In celebrating San Francisco designer Victoria Smith (Ms. SFGirlByBay) and her endeavor to encourage dialogue about personal inspiration, I’m taking today mention the organizations, projects, and ideas by women I admire and am motivated by, SF or otherwise.
The Blog It Forward project, which includes 300 design aficionados discussing their inspiration, is a kind of chain letter in the best way. No middle school students have their feelings hurt, and bloggers partaking in the project link to one another’s work. Ohioan Pretty Shiny Things shared her visual inspiration before me, and today I’ll be followed by the vintage-minded The Sunday Times Market, which I’ve become quickly enamored with while I should have been typing and linking away on this.
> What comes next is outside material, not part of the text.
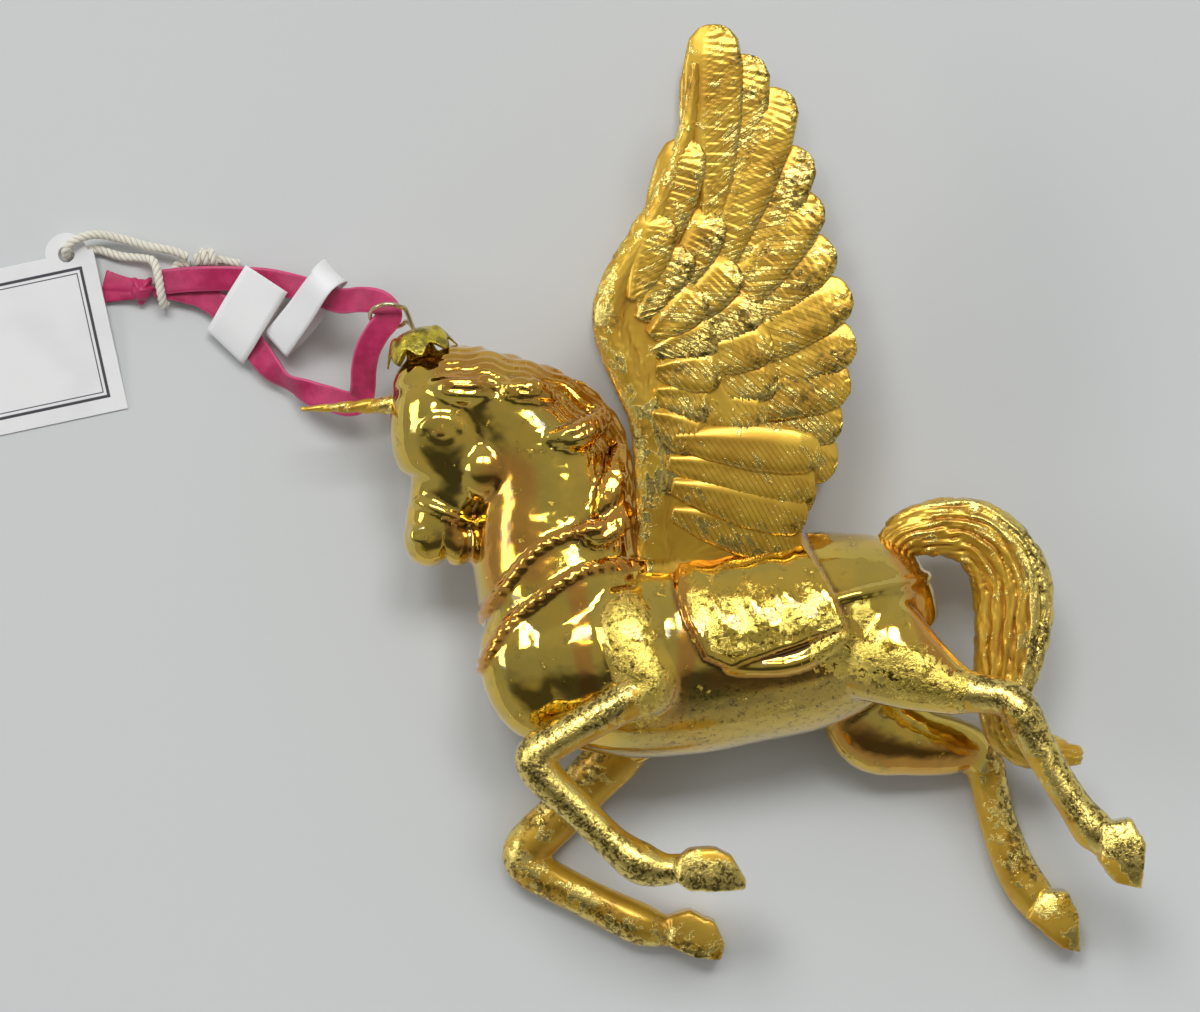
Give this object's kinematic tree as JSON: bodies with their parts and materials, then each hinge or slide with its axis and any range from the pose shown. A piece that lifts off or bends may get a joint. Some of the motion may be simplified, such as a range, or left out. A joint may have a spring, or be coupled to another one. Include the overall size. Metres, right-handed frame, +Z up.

In having spent the better part of this week in the Texas state capital for South by Southwest Interactive, interactive whiz kids (and migas) are especially front of mind. I feel fortunate to be learning from especially visionary women designers, communicators and founders, and following Heather Gold’s recent live taping of her podcast episode about acknowledging the effort in making things, I tip my bicycle cap to these inspiring individuals, including:
Alison Covarrubias and Claire Fontana, whose educational Hatch Network design is admirable /// Jen Bekman for demonstrating the potential for art community growth with 20×200 /// Han Pham for her Youth Women Social Entrepreneurs collaboration /// Jamie Panzarella, for giving y’all Ladywood in the next few days /// Miki Johnson, for her visual and thought-provoking liveBooks photo blog contributions /// Tiffany Shlain for sharing her early “Connected” documentary work /// Rebecca Bortman, who I’d love to have perform at a future Ignite Bay Area event with her SF-born band My First Earthquake, for art directing another successful Disposable Film Fest /// Janetti Chon and Stacey Foreman for announcing a great speaker lineup for this summer’s Conversational Marketing Summit /// Lindsay Ronga for bringing the Cork’d wine community to vino drinkers everywhere /// Cara Jones for introducing journalist consortium Storytellers for Good locally this week //// Maria Ly, for bringing activity tracking platform Skimble to SXSW to lots of acclaim when she wasn’t allowing us to tape her climbing at Mission Cliffs time and again /// Kristy Graves and Amy Benziger for helping open the HUB community space in SF in the upcoming weeks /// Sharon Vosmek’s leadership in the Astia network’s expansion to India /// Kennedy School alum Elana Berkowitz’s contribution to the FCC’s broadband plan, which goes before Congress shortly /// High school pal-turned-producer extraordinaire Leah D’Emilio for helping Rocketboom’s programming expand /// Femgineer Poornima Vijayashanker and Liz Wilsie for rigorous prep of their new software for sole proprietors /// Caitlin Bristol, for expanding Ecofabulous’ style and sustainability video offerings while kicking leukemia butt on her bike /// Shauna Causey for leading by @Voluntweetup example /// Gayla Trail, for whom positive “Grow Great Grub” book reviews are well-deserved /// Danae Ringelmann, whose good acquisition news about the IndieGoGo funding platform is well worth celebrating this week /// Project H founder Emily Pilloton for getting the Design Revolution Road Show to kids and adults nationwide /// Rebecca Orlov for exapnding Blog Out Loud live events to Northern and Southern California /// and, of course, Victoria Smith for starting this undertaking and launching her vintage Etsy shop last week.
This is just a sample of the women who inspire your work, and I’d like to open this up to mentions of yours. Have at it!